Wild Things

I Am Not a Pet Parent

And no, I am not your baby.

Photo by Matt Cardy/Getty Images

The other day, while tearing about in a pre-feeding frenzy, my sweet cat Callie (a calico, of course) ran into my foot—hard—as I was stepping forward to crack open a can of Saucy Seafood Bake. She looked shocked for a second, then hid. And my soul wailed: “I’m a terrible cat mom.”

And then I snapped out of it, realized that the adorable little chucklehead did it to herself, and that I’m not a cat mom. I’m a cat owner, even if at times it seems like my two felines rule the household.

But Big Pet wants to change that. Companies are pushing the phrase “pet parent,” and it needles me as much as Callie’s (not-declawed) paws when she’s kneading my stomach. Take, for instance, this commercial from Blue Buffalo pet food, which seems to be on TV constantly:

I want to scream: Stop trying to make “pet parent” happen.

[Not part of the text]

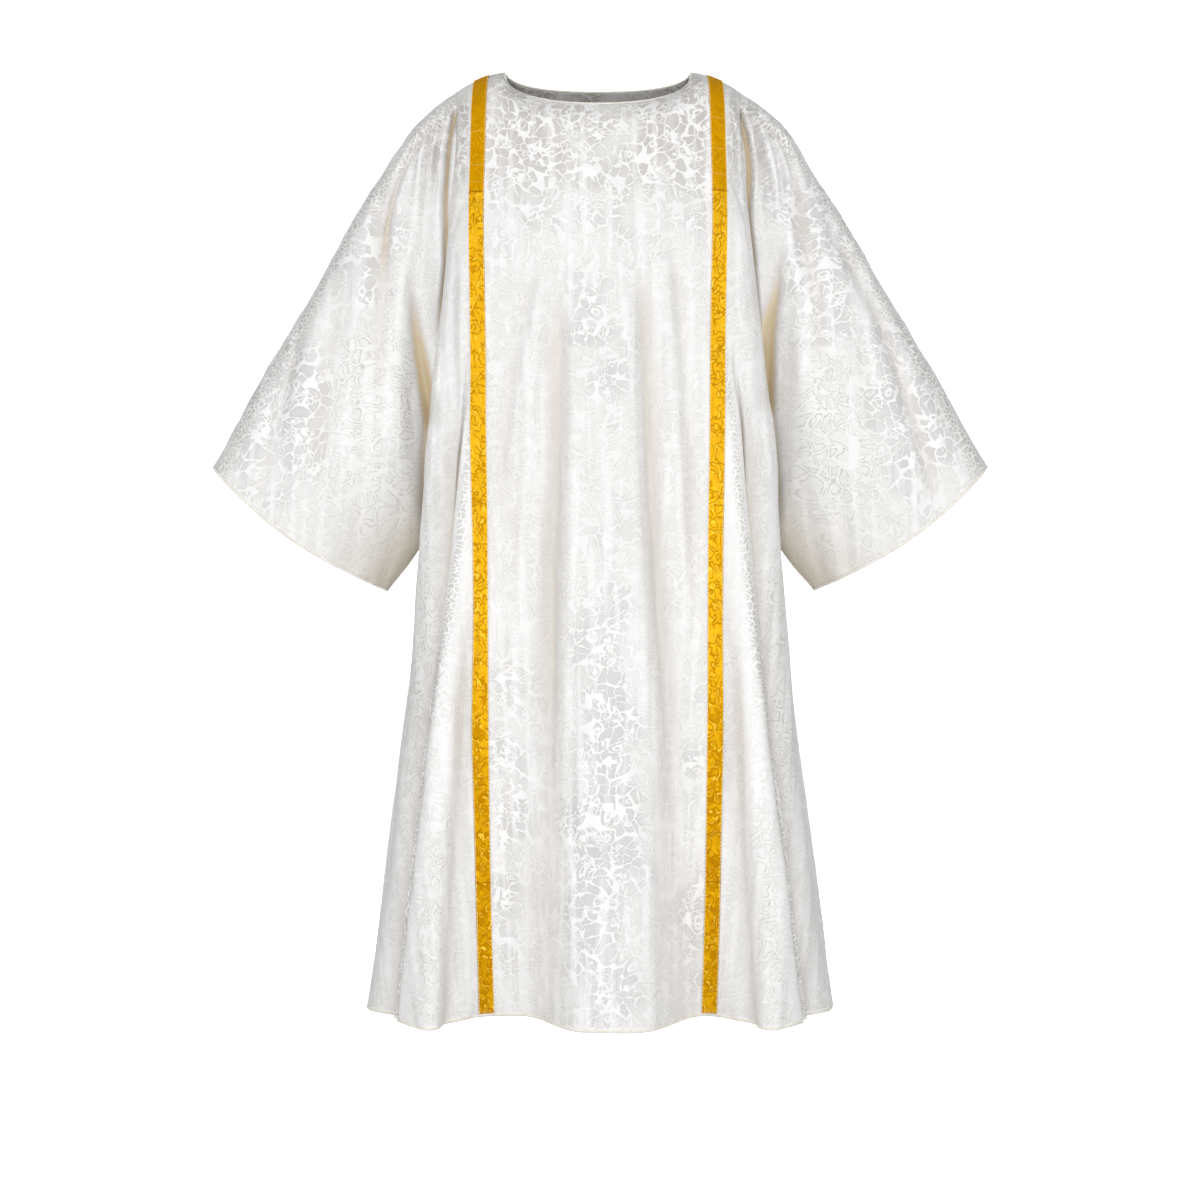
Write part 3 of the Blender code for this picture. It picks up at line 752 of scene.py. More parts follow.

But it’s already happening. A survey found that 76 percent of dog owners preferred to be called “dog parents” or “pet parents.” (That survey was commissioned by the dog-sitter search site Rover.com, so I hope and trust that the numbers are inflated.) Much as I hate to put down my fellow animal lovers, these people have been indoctrinated.

The American Pet Products Association estimates that total U.S. spending on pets will top $55 billion this year. That’s almost double the amount shelled out in 2001. To maintain that kind of growth requires the sale of more (and more expensive) pet foods, cat trees, and manicures. To sell additional outdoor habitats for indoor cats apparently requires owners to feel as emotionally and financially invested in their furry cuddlebugs as real parents are in their children.  

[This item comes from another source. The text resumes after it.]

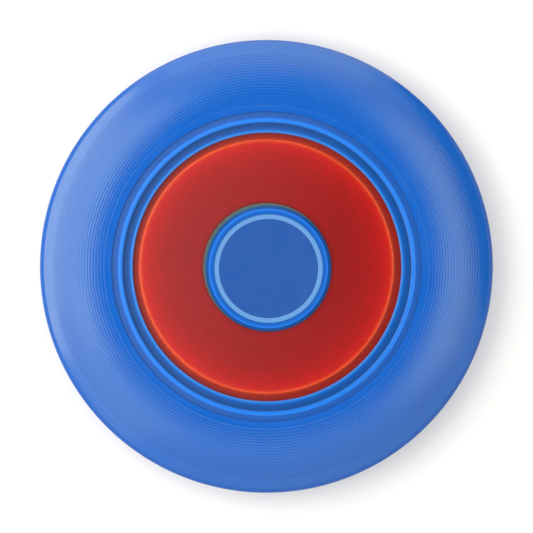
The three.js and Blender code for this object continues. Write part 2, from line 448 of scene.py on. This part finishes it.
def deck_ring():
    wall = SHELL_WALL
    edge = SOFT_EDGE
    corners = [
        (RING_OUT_R - wall, RING_LOW[2], edge),
        (RING_OUT_R, RING_LOW[2], edge),
        (RING_OUT_R, RING_BAND_Z, SEAM_EDGE),
        *bead(OUTER_BEAD_R, OUTER_BEAD_HALF, OUTER_BEAD_HEIGHT, RING_BAND_Z, OUTER_BEAD_STEPS),
        (CHANNEL_OUT_R, CHANNEL_Z, edge),
        *bead(INNER_BEAD_R, INNER_BEAD_HALF, INNER_BEAD_HEIGHT, CHANNEL_Z, INNER_BEAD_STEPS),
        (RING_IN_R, RING_LIP_Z, edge),
        (RING_FOOT_R, RING_LIP_Z, edge),
        (RING_FOOT_R, RING_LOW[2], edge),
        (RING_FOOT_R + wall, RING_LOW[2], edge),
        (RING_FOOT_R + wall, CHANNEL_Z - wall, edge),
        (CHANNEL_OUT_R + wall, CHANNEL_Z - wall, edge),
        (CHANNEL_OUT_R + wall, RING_BAND_Z - wall, edge),
        (RING_OUT_R - wall, RING_BAND_Z - wall, edge),
    ]
    ring = lathe("bezel_ring", soften(corners))
    set_off_centre(ring, RING_DRIFT, RING_FIXED_R, RING_FREE_R)
    return [ring]


def deck_plate():
    step_in = PLATE_R - SHELL_WALL
    edge = SOFT_EDGE
    corners = [
        (step_in, PLATE_LOW[2], edge),
        (PLATE_HIGH[0], PLATE_LOW[2], edge),
        (PLATE_HIGH[0], FLANGE_TOP, edge),
        (PLATE_R, FLANGE_TOP, edge),
        (PLATE_R, PLATE_EDGE_Z, PLATE_EDGE_ROUND),
        (HOLE_R, PLATE_TOP, edge),
        (HOLE_R, PLATE_BOTTOM, edge),
        (step_in, PLATE_BOTTOM, edge),
    ]
    plate = lathe("red_plate", soften(corners))
    return [plate, *pin_marks("plate_pin_mark", PLATE_BOTTOM, PLATE_PIN_CIRCLE_R, PLATE_PIN_COUNT)]


def hub_gasket():
    corners = [
        (HOLE_R, GASKET_LOW[2], GASKET_EDGE),
        (GASKET_OUT_R, GASKET_LOW[2], GASKET_EDGE),
        (GASKET_OUT_R, GASKET_HIGH[2], GASKET_EDGE),
        (HOLE_R, GASKET_HIGH[2], GASKET_EDGE),
    ]
    return [lathe("foam_washer", soften(corners))]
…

Some vets ask new customers whether they consider their animals part of the family. Presumably, embracing that designation—and you look like sort of a jerk if you don’t—signals that you are willing to spend a lot of money on your animal. (Of course it’s every pet owner’s responsibility to ensure that her furball is healthy and pain-free, and I believe that most vets are likewise more concerned about their patients’ well-being than profit. Vet school is not exactly the place to go to become wealthy. But there is certainly some upselling in the biz.)

Perhaps the most egregious attempt to push pet parenting is Pet Parent’s Day, a made-up holiday to end made-up holidays. It was founded in 2008 by Veterinary Pet Insurance, which is owned by Nationwide. The festivities take place on the last Sunday of April. Just in for heartworm season! VPI makes the case for the holiday with this tongue-bath for pet owners:

For those who tirelessly scoop poop, dish out kibble and share a cramped bed with four paws, this day is for you.

You’ve planned birthday parties for Fido, bought specially-formulated oatmeal shampoo that costs more than your own, and made a point to stroll down the pet aisle every time you shop at the convenience store.

You might even plan vacations that include your pet, or make a point to carve out a couple of hours a day for playtime at home, a dog park or even the beach.

Devoted pet parents like you deserve more than a pat on the back—celebrate Pet Parent’s Day® and bond with your pet this weekend.

I tirelessly scoop poop, dish out kibble, and share a cramped bed with eight paws, and I think that this is daft. If you are so exhausted from caring for your pet that you believe you “deserve” a special weekend to “bond with your pet,” you may want to reconsider your approach.

As dog blogger Christie Keith wrote in 2010:

Calling me a “pet parent,” and even worse, calling dog training “pet parenting,” may be questionable in any number of ways, but above all, it lacks authenticity. “Pet parent” is the language of the marketer, of the ad campaign designed to sell you pet food and drugs and services by implying that doing “less” for your pets than your children means you don’t really love them.

I don’t have children yet, so my two cats receive excessive amounts of love and care from both my husband and me. They sleep with us each night, and we discuss their personalities and interactions at length. I care deeply about their comfort and happiness. (Don’t tell me cats can’t feel happiness. I’ve seen Callie after a cuddle session.) We build part of our lives around them. Though a real Christmas tree would be nice, I don’t trust my cat Goose around one. (But if we had one and she started climbing it, I’d be smart enough to put down the camera before too much havoc was wrecked.)

But that isn’t parenting. Parenting prepares a human being to live and thrive in the real world without the constant guidance of a mother or father. Ideally, the person should, unlike my cats, be able to answer nature’s calls without anyone else having to clean it up. Yeah, some cats can use the toilet, but mine will never be that self-sufficient. They will be indolent and indulged, dependent on my husband and me, for the rest of their days. It is a two-way relationship: They give me unconditional affection, comfort, and warmth when I just can’t deal with humans any longer. But that isn’t a parent-child relationship. It’s a pet-pet owner relationship.

I may do the bidding of Callie and Goose. But I still own them.